Crispy is a special skill! Wishing you lots of ducks with great crispy skin...yum yum

Just a Little Kindness said...

A long time ago my sister and I were asked by my grandmother to catch a serati for dinner. We caught one and starting slaughtering it. As kids we did not recognize that the one we caught was too immature. We were so frightened by the amount of feathers we had to pluck!!! In the end my grandmother took the not so old duck (actually only a duckling) and skinned it...So she added a lot of kiam chay and carrots. We had soup and very little meat. After that incident I never wanted to kill a duck for dinner any more....My grandmother went cluck cluck every time any one mentioned duck! Part of growing up....Smile.

sarawakiana said...

This is an amazing story of young children growing up!!

Allen said...

What an interesting blog you have on Foochow! When I was a kid in Fuzhou, I was given the task to raise little ducks like those in your blog every summer. I have been trying to describe them to my kids who were born in the States, but they dont get it. A few years ago we were on vacation on Grand Bahamas Island when we spotted some Chuong Wang ducks.

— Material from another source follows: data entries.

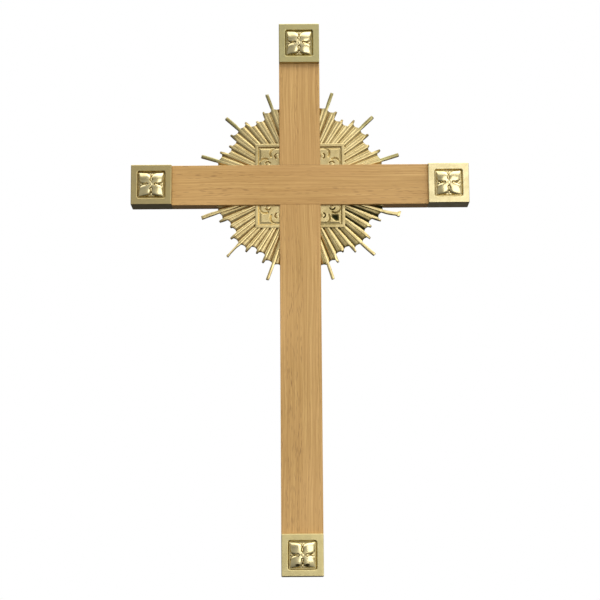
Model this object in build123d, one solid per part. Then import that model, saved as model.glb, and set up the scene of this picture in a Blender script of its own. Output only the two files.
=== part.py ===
"""Wall-hung altar cross: two half-lapped oak members, brass end caps, and a cast brass sunburst.

All sizes are in millimetres. Everything is modelled with the cross lying on its back: X to the
right, Y towards the top of the cross and Z towards the viewer, with z = 0 on the back face and
x = y = 0 at the middle of the crossing. save() stands each piece upright, so that in the files
+Z is up, the front looks along -Y and the back face lies on y = 0.
"""

from math import cos, radians, sin
import os

from build123d import *

# Overall cross
HEIGHT = 604.0
WIDTH = 368.0
CROSSING_HEIGHT = 422.0  # middle of the crossbar above the bottom end
MEMBER = 44.5  # width of both oak members
THICKNESS = 19.0  # depth of both oak members
EASED_EDGE = 0.5  # round on the long edges of the oak

# End caps
CAP_LENGTH = 44.5
CAP_PROUD = 5.0  # how far a cap's front stands out from the oak
CAP_WALL = 1.6
CAP_ROUND = 0.9  # on the outside edges of the front
CAP_CORNER = 0.8  # on the edges that run from front to back
CAP_BACK_ROUND = 0.4
WELL_SIZE = 28.6  # square recess in the front of a cap, at its floor
WELL_DEPTH = 4.0
WELL_DRAFT = 12.0  # degrees that the recess walls lean outwards
WELL_FLOOR = 1.5
WELL_CORNER = 1.2  # round in the corners of the recess
WELL_LIP = 1.0  # round on the mouth of the recess
WELL_FILLET = 0.5  # where the recess walls meet its floor
TENON_CLEARANCE = 0.15

# Rosettes
ROSETTE_SIZE = 26.8
ROSETTE_BASE = 1.4
ROSETTE_HEIGHT = 7.0
NAIL_RADIUS = 1.5
NAIL_LENGTH = 13.0

# Sunburst: an ellipse a little wider than it is high
SQUASH = 0.967  # height over width
PLATE_BACK = 9.5  # height of the casting's back above the cross's back face
PLATE = 5.0
RAY_STEP = 6.67  # degrees from one ray to the next
LONG_TIP, MEDIUM_TIP, SHORT_TIP = 114.0, 97.0, 90.5
RAY_TIPS = {0: LONG_TIP, 1: MEDIUM_TIP, 2: SHORT_TIP, 3: MEDIUM_TIP, 4: LONG_TIP}
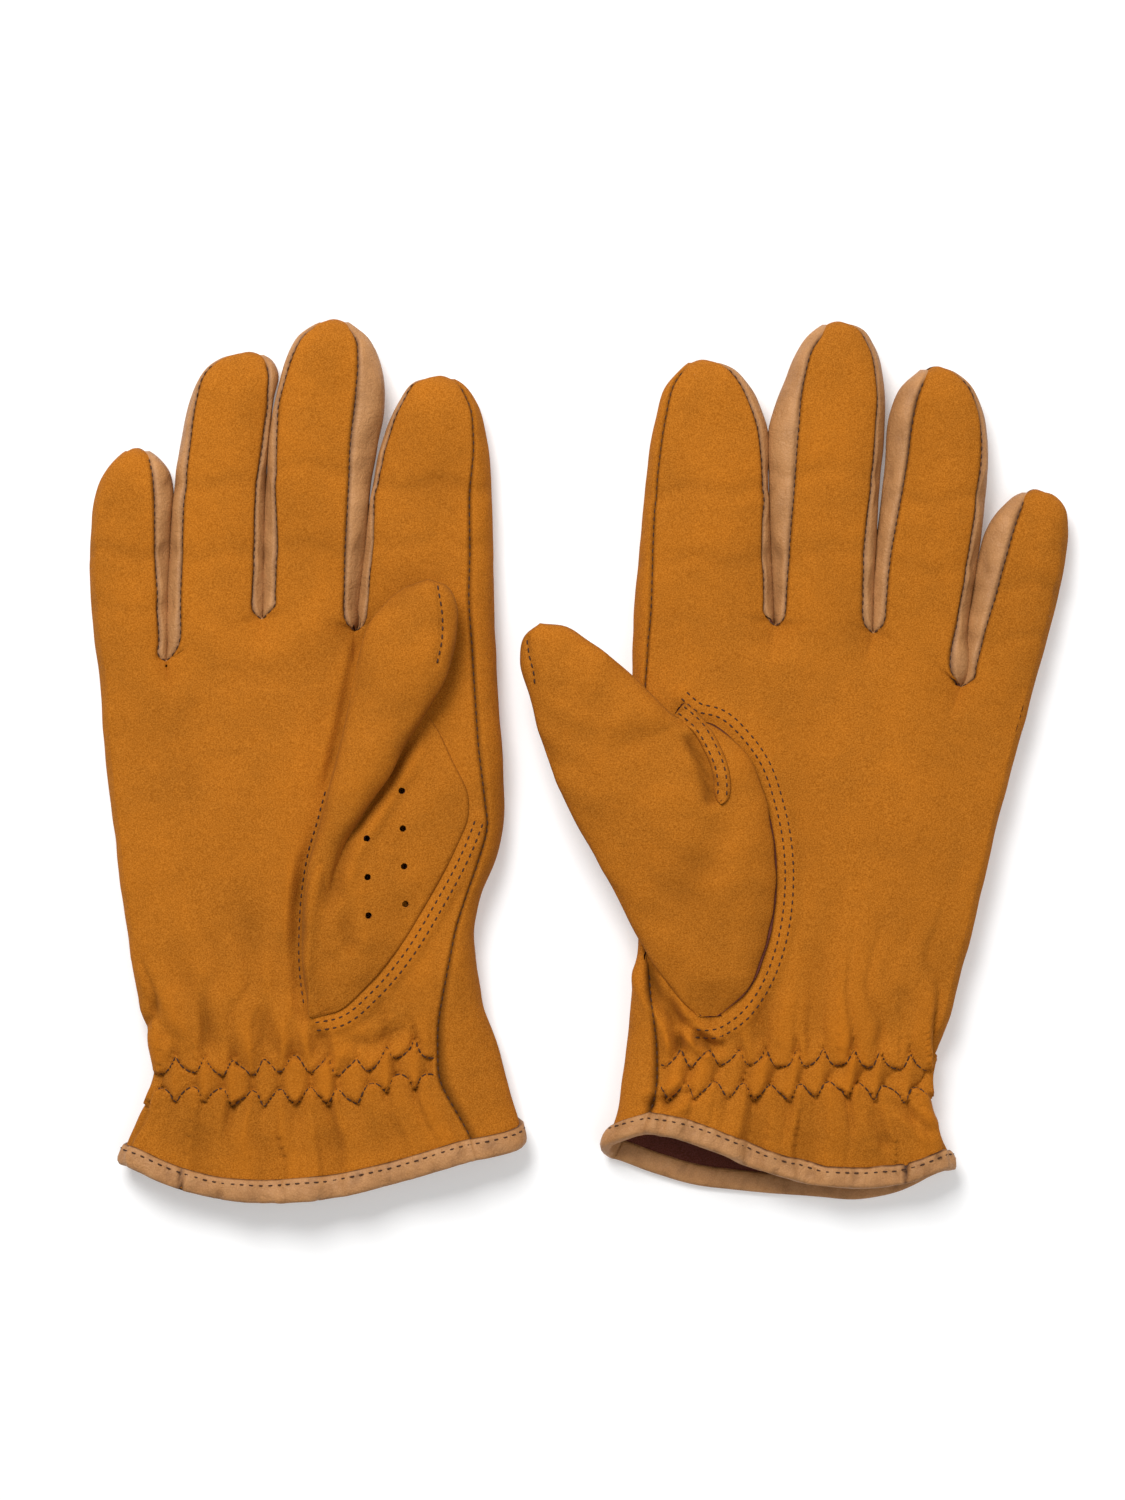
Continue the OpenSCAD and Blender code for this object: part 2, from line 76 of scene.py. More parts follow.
# Each finger: rows of y and the x of its thumb-side outline, the two seams on its front and its
# outer outline; then its tip.
HANDS = {
    "right": {
        "webs": [(-12.7, 37.4), (13.3, 40.5), (40.2, 28.4)],
        "fingers": [
            ([(44, -51.7, -44.7, -15.6, -13.5), (60, -51.4, -44.9, -17.0, -15.3),
              (75, -51.0, -44.8, -18.0, -17.0), (91, -49.7, -46.2, -21.0, -20.1),
              (102, -46.6, -44.8, -25.6, -24.9), (107.3, -42.6, -41.4, -29.4, -28.8)], (-36.2, 109.4)),
            ([(44, -13.4, -10.0, 10.0, 13.1), (60, -15.2, -10.2, 9.3, 12.9),
              (78, -16.9, -11.0, 9.8, 12.5), (91, -19.2, -11.6, 9.1, 11.4),
              (103, -21.0, -12.9, 8.2, 9.5), (113, -19.7, -13.6, 5.7, 7.2),
              (120, -16.2, -13.0, 2.8, 3.9)], (-6.3, 125.4)),
            ([(44, 13.2, 15.6, 36.0, 39.9), (60, 13.0, 15.1, 35.8, 39.5),
              (78, 12.6, 14.4, 34.6, 38.2), (91, 11.6, 12.9, 33.4, 36.4),
              (103, 10.3, 11.6, 31.8, 33.7), (110, 9.0, 11.3, 29.3, 30.4),
              (113.8, 11.0, 12.7, 25.2, 25.9)], (17.6, 116.2)),
            ([(34, 40.3, 42.0, 58.3, 60.6), (53, 39.8, 42.5, 59.5, 62.0),
              (66, 39.2, 43.0, 59.4, 61.7), (77, 38.4, 43.4, 58.0, 60.2),
              (83.5, 40.2, 44.4, 55.2, 56.9), (87.3, 44.0, 46.0, 52.6, 53.6)], (49.6, 89.1)),
        ],
        "radial": [(-125, -60.5), (-106, -59.2), (-94, -55.6), (-82.7, -53.0), (-71.5, -48.6),
                   (-60, -46.9), (-49, -45.7), (-38, -47.9), (-26.7, -53.0), (-15.5, -54.7),
                   (-4, -54.2), (12.5, -53.0), (44, -51.7)],
        "radial_seam": [(-125, -48.5), (-105, -45.8), (-98, -41.6), (-88, -36.0), (-73, -35.9),
                        (-62, -37.8), (-46, -41.0), (-29, -46.8), (-18, -50.3), (3.8, -47.4),
                        (20, -46.3), (44, -44.7)],
        "ulnar": [(-125, 53.8), (-111, 53.4), (-105, 51.2), (-99.5, 48.6), (-94, 45.6), (-86, 43.2),
                  (-77, 44.7), (-66, 48.0), (-43.5, 51.7), (-21, 54.8), (1, 57.6), (24, 59.2),
                  (34, 60.6)],
        "cuff_front": [(0, -110.6), (0.2, -116.8), (0.4, -121.6), (0.6, -123.1), (0.75, -121.8),
                       (0.86, -119.0), (0.95, -115.2), (1, -112.0)],
        "cuff_back": [(0, -104.5), (0.2, -112.8), (0.4, -118.8), (0.6, -121.2), (0.75, -120.4),
                      (0.86, -118.0), (0.95, -114.6), (1, -111.6)],
        "mouth": 0.0,
        "binding_joint": 0.84,
        "zigzag": (-84.0, -92.8, 8.3, 4.2, 0.0, 0.0),
        "hinges": [57, 50, 50, 39],
        "folds": [([(-2.8, -16.0), (1.4, -30.0), (3.2, -46.0), (2.8, -60.0), (1.2, -70.0), (-2.4, -77.0),
                    (-3.5, -84.0)], 2.2, 1.9),
                  ([(8.0, -44.0), (6.4, -58.0), (5.4, -68.0), (1.8, -80.0)], 1.6, 2.6),
                  ([(17.0, -36.0), (13.3, -66.0), (9.7, -82.0)], 1.0, 3.6),
                  ([(38.0, -52.0), (30.7, -68.7), (24.5, -82.0)], 0.9, 3.0),
                  ([(47.0, -62.0), (37.7, -79.0)], 1.0, 2.4),
                  ([(-6.0, -76.5), (-18.0, -78.0), (-29.0, -72.0)], 0.8, 2.2),
                  ([(-14.0, 34.0), (8.0, 27.0), (34.0, 25.0)], 0.5, 5.0),
                  ([(-18.0, 42.0), (-13.8, 33.0), (-11.2, 22.0), (-8.0, 6.3), (-4.0, -10.0)], 1.3, 1.5)],
        "band": BASE_SEAM[4:],
        "band_side": -1,
    },
    "left": {
        "webs": [(-13.4, 38.8), (13.8, 36.5), (38.4, 21.7)],
        "fingers": [
            ([(42, -53.2, -48.6, -16.2, -13.9), (60, -51.6, -48.0, -16.8, -14.7),
              (78, -50.0, -47.1, -17.0, -15.5), (96, -47.3, -44.8, -18.8, -16.0),
              (107.2, -43.7, -41.8, -23.4, -21.2), (111.6, -39.6, -38.6, -27.2, -25.4)], (-33.6, 114.0)),
            ([(42, -13.7, -11.2, 10.7, 13.6), (60, -14.5, -9.9, 11.0, 14.5),
              (78, -15.2, -8.4, 13.4, 15.9), (95, -15.2, -7.2, 15.0, 17.4),
              (108, -10.8, -5.7, 15.2, 17.0), (117.5, -6.6, -3.0, 13.4, 14.6),
              (122.2, -2.4, 0.2, 10.6, 11.4)], (4.2, 124.7)),
            ([(41, 13.8, 16.8, 37.6, 40.6), (55, 14.5, 18.0, 40.2, 43.1),
              (72, 16.1, 20.8, 42.7, 45.4), (86, 17.4, 23.3, 44.0, 46.1),
              (98, 18.4, 25.0, 43.8, 45.0), (106, 21.8, 27.2, 40.8, 41.8),
              (110, 26.0, 29.2, 37.0, 37.8)], (31.8, 112.0)),
            ([(24, 38.8, 41.5, 57.6, 59.8), (36, 40.2, 44.4, 60.8, 63.2),
              (48, 42.1, 48.0, 64.0, 66.3), (58, 43.5, 50.8, 66.0, 68.2),
              (66, 45.6, 53.0, 66.8, 68.9), (73, 50.8, 55.6, 65.6, 67.7),
              (76.2, 55.0, 57.2, 63.2, 64.4)], (59.8, 77.4)),
        ],
        "radial": [(-125, -64.5), (-106, -63.4), (-99.5, -60.5), (-94, -57.8), (-82.7, -56.3),
                   (-71.5, -54.8), (-60, -53.7), (-49, -51.8), (-25, -52.4), (0, -53.2),
                   (29, -53.7), (42, -53.2)],
        "radial_seam": [(-125, -55.0), (-105, -51.6), (-91, -46.9), (-79, -46.7), (-70, -47.8),
                        (-56, -50.6), (-25, -51.4), (22, -50.4), (42, -48.6)],
        "ulnar": [(-125, 37.6), (-111, 36.8), (-105, 33.9), (-99.5, 31.0), (-94, 29.9), (-86, 30.0),
                  (-82.7, 30.8), (-71.5, 35.3), (-49, 40.9), (-27, 46.0), (-4, 52.0), (18, 58.0),
                  (24, 59.8)],
        "cuff_front": [(0, -103.0), (0.12, -104.6), (0.25, -108.8), (0.41, -114.6), (0.58, -118.4),
                       (0.74, -119.0), (0.9, -117.2), (1, -113.0)],
        "cuff_back": [(0, -111.0), (0.1, -115.0), (0.25, -119.4), (0.47, -121.6), (0.63, -122.6),
                      (0.73, -123.8), (0.87, -121.4), (1, -114.5)],
        "mouth": 4.0,
        "binding_joint": 0.86,
        "zigzag": (-81.7, -91.2, 8.1, 0.0, -2.2, 0.3),
        "hinges": [48.5, 48.5, 46.5, 31.5],
        "folds": [([(-51.0, -50.0), (-48.0, -62.0), (-42.0, -73.0), (-39.5, -82.0)], 3.0, 1.9),
                  ([(-45.0, -60.0), (-39.6, -72.0), (-33.0, -77.5), (-27.9, -80.0)], 2.4, 1.6),
                  ([(-15.0, -60.0), (-19.3, -80.0)], 0.9, 2.6),
                  ([(-2.0, -46.0), (-4.2, -80.0)], 0.8, 3.4),
                  ([(4.4, -26.0), (0.6, -76.0)], 0.6, 4.6),
                  ([(24.0, -60.0), (18.0, -80.0)], 0.7, 3.4),
                  ([(-34.0, -90.0), (-44.0, -93.5), (-52.0, -96.0)], 1.4, 1.9),
                  ([(18.0, -93.0), (24.0, -98.0), (31.1, -104.5)], 1.0, 1.5),
                  ([(12.6, -95.0), (17.4, -108.0)], 0.8, 1.6)],
        "band": [(-41.6, 17.4), (-36.4, 13.2), (-30.4, 11.6), (-24.0, 5.8), (-19.4, -0.8), (-15.8, -11.0),
                 (-13.5, -22.0), (-13.1, -36.0), (-15.6, -50.8), (-20.6, -62.6), (-26.4, -69.4),
                 (-31.4, -72.2), (-36.2, -72.0)],
        "band_side": 1,
    },
}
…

We took pictures of them and I explained it to my kids about these ducks. I have been living in the States now. I don't have much Foochow culture in me, but after reading so much negative as well as positive description of Foochownese. I realized maybe my savvy business acuteman did come from my upbringing. More power to the Foochow (or Fuzhou) folks.

I Am Sarawakiana said...

Dear Allen

Where ever you are I am sure your ancestors must have passed on something good to you!!

May be the Foochow Force be with you as it is with me!